By the spring of 1937, Grant Duff was increasingly at odds with The Observers support for appeasement and their being viewed by many in Prague as being in the pay of the German government. After meeting Basil Newton, the British minister in Prague, she wrote she was feeling "terribly depressed by the cynical and uncaring attitude of my fellow countrymen" towards Czechoslovakia. In May she resigned from her position with the paper and undertook freelance assignments for other newspapers. At the behest of Ripka, Grant Duff also met with Winston Churchill (whose wife was a distant relation of hers), and served as a contact between the two men over the next two years.

Grant Duff's 1938 best-selling Penguin Special, Europe and the Czechs was delivered to British Parliamentarians the very day that British Prime Minister Neville Chamberlain returned from Munich having signed the agreement with Adolf Hitler that forced the secession of the Sudetenland to Germany. Its publication brought Grant Duff prominence, and identified her placement between supporters of appeasement and those "on the side of the Angels" or, as Churchill, "in the Wilderness".

Grant Duff could not have served von Trott as a contact point between Churchill and the German government, for von Trott had confided neither his Official nor his resistance activity to Grant Duff. However, despite Grant Duff's open condemnation to him of his appeasement cronies, he met Grant Duff and Ripka in a last visit to England after which Ripka reported to Churchill the substance of an "astounding" proposition Trott made to Ripka, which they appropriately believed emanated from Hermann Göring, for Hitler's army to withdraw from German-occupied Protectorate of Bohemia and Moravia in return for Polish territory and the Free City of Danzig, which was one of the most important ports on the Baltic.

Shiela Grant Duff's testimony regarding her friend's proposition and von Trott's using this same offer in attempt to sway Neville Chamberlain, bears upon analysis of the appeasement era and of Widerstand positioning in mid-1939. Grant Duff herself was ever-after unsure as to whether von Trott genuinely sought this transfer of territory or, saw it as a means to achieve another end, and by preventing an out-break of war, give time to some un-specific Widerstand counter-Hitler push.

==Later years==
At the start of the Second World War, Grant Duff was working at the Royal Institute for International Affairs. She resigned the position and subsequently went to work for the BBC's European Service as their first editor of the Czech section.
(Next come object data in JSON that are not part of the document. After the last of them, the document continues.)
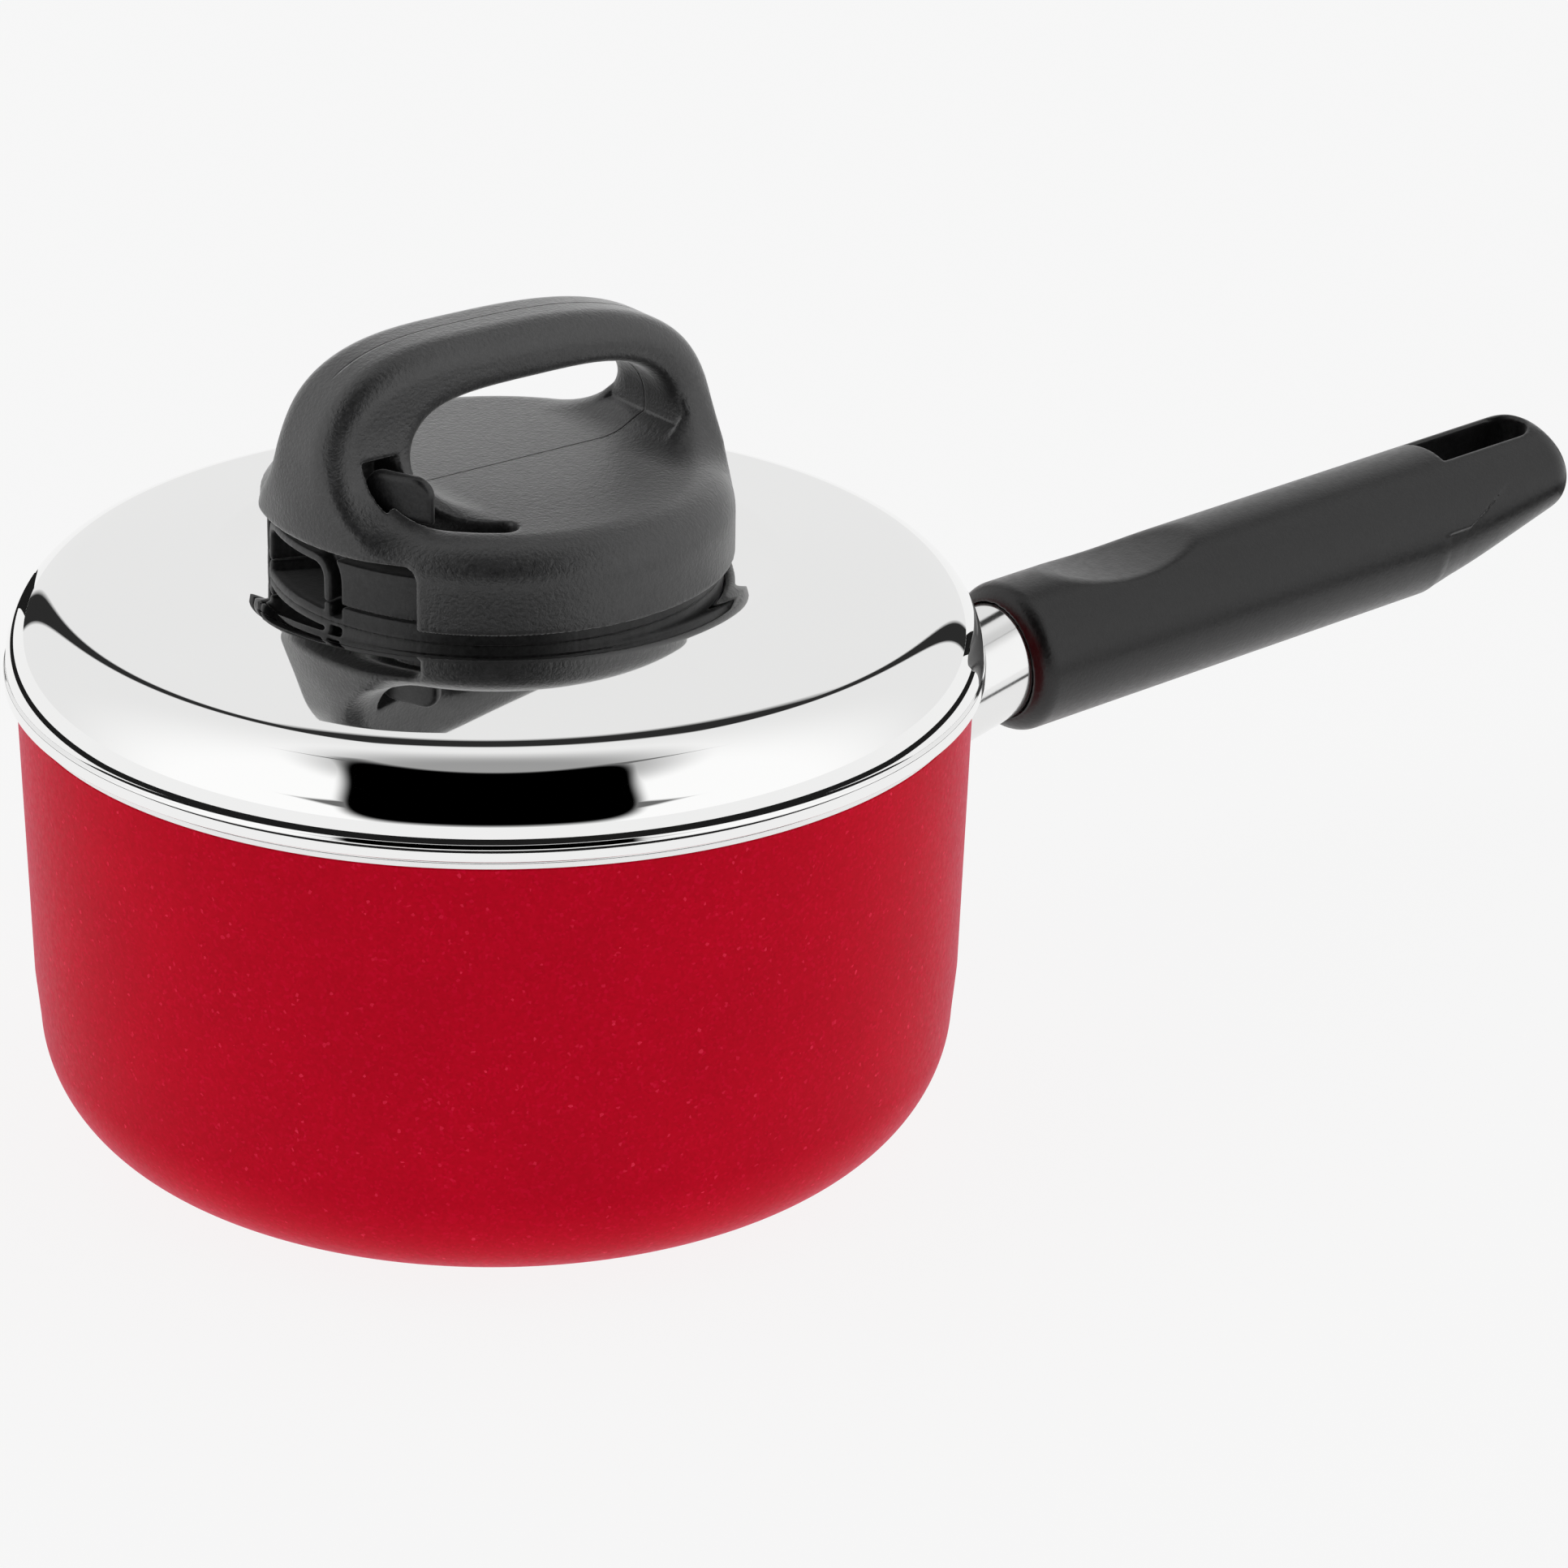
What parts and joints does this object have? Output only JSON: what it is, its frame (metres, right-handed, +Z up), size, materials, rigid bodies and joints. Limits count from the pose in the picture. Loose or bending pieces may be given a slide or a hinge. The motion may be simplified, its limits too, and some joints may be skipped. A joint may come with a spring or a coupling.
{
  "type": "saucepan",
  "caption": "Deep saucepan with a single long grip and a metal lid whose arch knob holds a steam outlet with a sliding shutter.",
  "frame": {"origin": "centre of the flat underside of the pan's base", "axes": "+Z up along the pan's axis, +X from the pan out along the grip, +Y to the left of the grip"},
  "size_m": [0.3375, 0.168, 0.1465],
  "materials": {
    "red_enamel": "satin enamel with fine metallic flake",
    "bright_trim": "polished",
    "base_steel": "brushed",
    "bracket_steel": "plain",
    "zinc_steel": "zinc plated",
    "grip_black": "satin",
    "lid_mirror": "mirror polished",
    "insert_brass": "turned",
    "seal_rubber": "matte",
    "housing_black": "fine grain",
    "cap_black": "fine grain",
    "slider_black": "satin",
    "gate_grey": "plain"
  },
  "bodies": {
    "pan": {"pan_shell": "red_enamel", "rim_trim": "bright_trim", "base_plate": "base_steel", "handle_bracket": "bracket_steel", "bracket_nut": "zinc_steel", "flame_guard": "bright_trim", "handle_grip": "grip_black", "tie_screw": "zinc_steel", "lock_washer": "zinc_steel"},
    "lid": {"lid_shell": "lid_mirror", "backing_plate": "bracket_steel", "knob_screws": "zinc_steel", "insert_nuts": "insert_brass", "vent_grommet": "seal_rubber", "knob_seal": "seal_rubber", "knob_base": "housing_black", "vent_housing": "housing_black", "knob_cap": "cap_black", "pivot_pin": "zinc_steel"},
    "slider": {"steam_slider": "slider_black", "steam_gate": "gate_grey", "friction_washer": "zinc_steel"}
  },
  "joints": [
    {"name": "lid_lift", "type": "slide", "parent": "pan", "child": "lid", "axis": [0, 0, 1], "range_m": [0, 0.06]},
    {"name": "slider_turn", "type": "hinge", "parent": "lid", "child": "slider", "pos_m": [0, 0, 0.115], "axis": [0, 0, 1], "range_deg": [0, 32]}
  ]
}
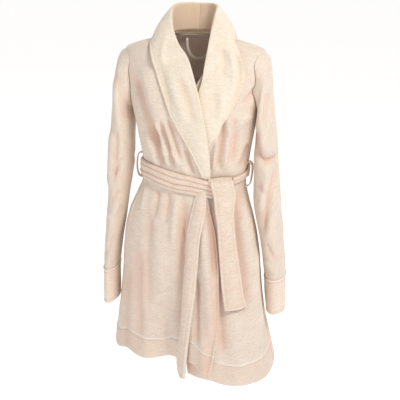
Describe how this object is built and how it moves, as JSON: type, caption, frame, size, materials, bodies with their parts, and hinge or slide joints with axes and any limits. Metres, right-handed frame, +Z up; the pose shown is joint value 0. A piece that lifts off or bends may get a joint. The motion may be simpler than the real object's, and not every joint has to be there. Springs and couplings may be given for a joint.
{
  "type": "bathrobe",
  "caption": "Short wrap bathrobe in brushed knit with a shawl collar, long cuffed sleeves, side belt loops and a tied fabric belt.",
  "frame": {"origin": "middle of the neck opening, level with the points where collar and shoulder seams meet", "axes": "+Z up along the wearer's body, the wearer faces -Y, +X is the wearer's left"},
  "size_m": [0.535, 0.3849, 1.042],
  "materials": {
    "body_knit": "brushed knit, pale blush",
    "collar_knit": "brushed knit, warm cream",
    "belt_knit": "brushed knit, pale blush",
    "cuff_knit": "smooth knit, blush pink",
    "inner_cloth": "knit, wrong side",
    "tape": "woven tape, matt"
  },
  "bodies": {
    "robe": {"back_panel": "body_knit", "right_front_panel": "body_knit", "left_front_panel": "body_knit", "right_front_facing": "inner_cloth", "left_front_facing": "inner_cloth", "right_pocket_bag": "inner_cloth", "left_pocket_bag": "inner_cloth", "right_collar": "collar_knit", "left_collar": "collar_knit", "belt_right_run": "belt_knit", "belt_back_run": "belt_knit", "belt_left_run": "belt_knit", "belt_knot": "belt_knit", "right_belt_loop": "belt_knit", "left_belt_loop": "belt_knit", "back_neck_tape": "tape", "care_label": "tape"},
    "right_arm": {"right_sleeve": "body_knit", "right_cuff": "cuff_knit"},
    "left_arm": {"left_sleeve": "body_knit", "left_cuff": "cuff_knit"},
    "front_tail": {"belt_front_tail": "belt_knit"},
    "under_tail": {"belt_under_tail": "belt_knit"},
    "hang_loop": {"hanger_loop": "tape"}
  },
  "joints": [
    {"name": "right_arm_raise", "type": "hinge", "parent": "robe", "child": "right_arm", "pos_m": [-0.19, 0, -0.033], "axis": [0, 1, 0], "range_deg": [0, 65]},
    {"name": "left_arm_raise", "type": "hinge", "parent": "robe", "child": "left_arm", "pos_m": [0.19, 0, -0.033], "axis": [0, -1, 0], "range_deg": [0, 65]},
    {"name": "front_tail_swing", "type": "hinge", "parent": "robe", "child": "front_tail", "pos_m": [0.068, -0.128, -0.3785], "axis": [-0.885, -0.4656, 0], "range_deg": [0, 70]},
    {"name": "under_tail_swing", "type": "hinge", "parent": "robe", "child": "under_tail", "pos_m": [0.034, -0.118, -0.428], "axis": [-1, 0, 0], "range_deg": [0, 70]},
    {"name": "hanger_loop_flip", "type": "hinge", "parent": "robe", "child": "hang_loop", "pos_m": [0, 0.047, -0.014], "axis": [-1, 0, 0], "range_deg": [0, 150]}
  ]
}
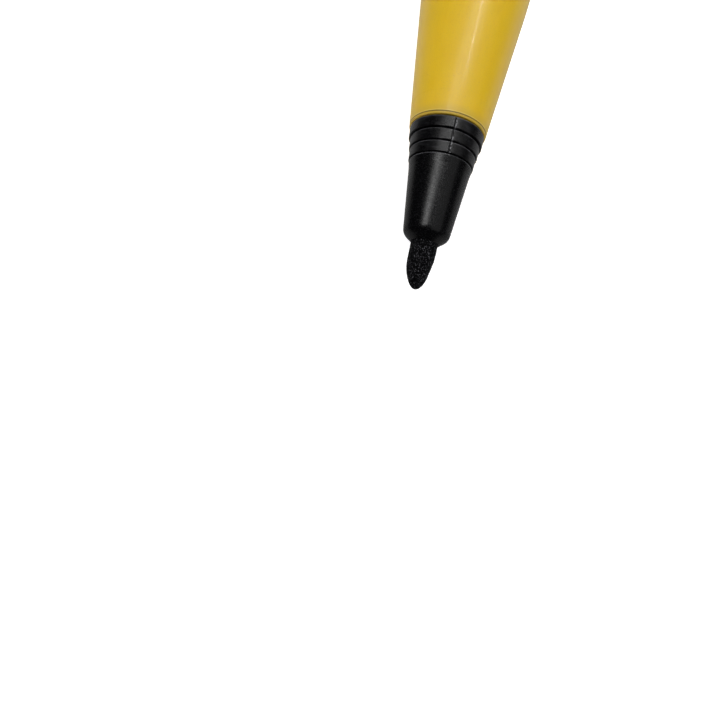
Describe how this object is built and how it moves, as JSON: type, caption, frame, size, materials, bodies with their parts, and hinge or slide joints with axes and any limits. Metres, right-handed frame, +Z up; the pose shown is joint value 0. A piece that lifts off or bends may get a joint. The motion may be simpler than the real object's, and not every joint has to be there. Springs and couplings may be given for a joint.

Her 1942 book, A German Protectorate, beside revealing a case of the administration of Nazism in occupied territory, was also a study of the inter-Continental strategic implications of German's south-eastward expansionism.

In the decades after the war, she became a farmer and, in 1982, published a memoir of her early years in journalism, The Parting of Ways. Six years later, amidst successive historians' studies of the German Widerstand and von Trott's part in it, the full correspondence between Grant Duff and von Trott saw publication. Shiela Grant Duff's final break with von Trott of June 1939, caused by the "Danzig for Prague" proposition, continued to influence a division of attitude concerning largely herself and, on the other side, those who leaned to the view that not only was the Widerstand misunderstood even prior to the Second World War, but that Churchill particularly erred in holding to the wartime policy of unconditional surrender.

== Works ==
- German and Czech: A Threat to European Peace (New Fabian Research Bureau Pamphlets. no. 36.), Victor Gollancz, 1937.
- Europe and the Czechs, Penguin Books, 1938.
- A German Protectorate. The Czechs under Nazi rule, Macmillan, 1942.
- Funf Jahre Bis Zum Krieg. Eine Engländerin im Widerstand gegen Hitler. C.H.Beck, 1978. ISBN 3-406-01412-7
- The Parting of Ways: A Personal Account of the Thirties, Peter Owen, 1982, ISBN 0-7206-0586-5.

==Family==
Grant Duff was married twice. During her first marriage, which was in 1942, to Noel Newsome, the founder of the BBC's European Service, she had two children, and the marriage ended in divorce. In 1952, she married Micheal Sokolov Grant, originally Micheal Vicentivich Sokolov, a second-generation White Russian who served as an officer in the Royal Navy in WWII, and died in 1998. During their marriage they had three children.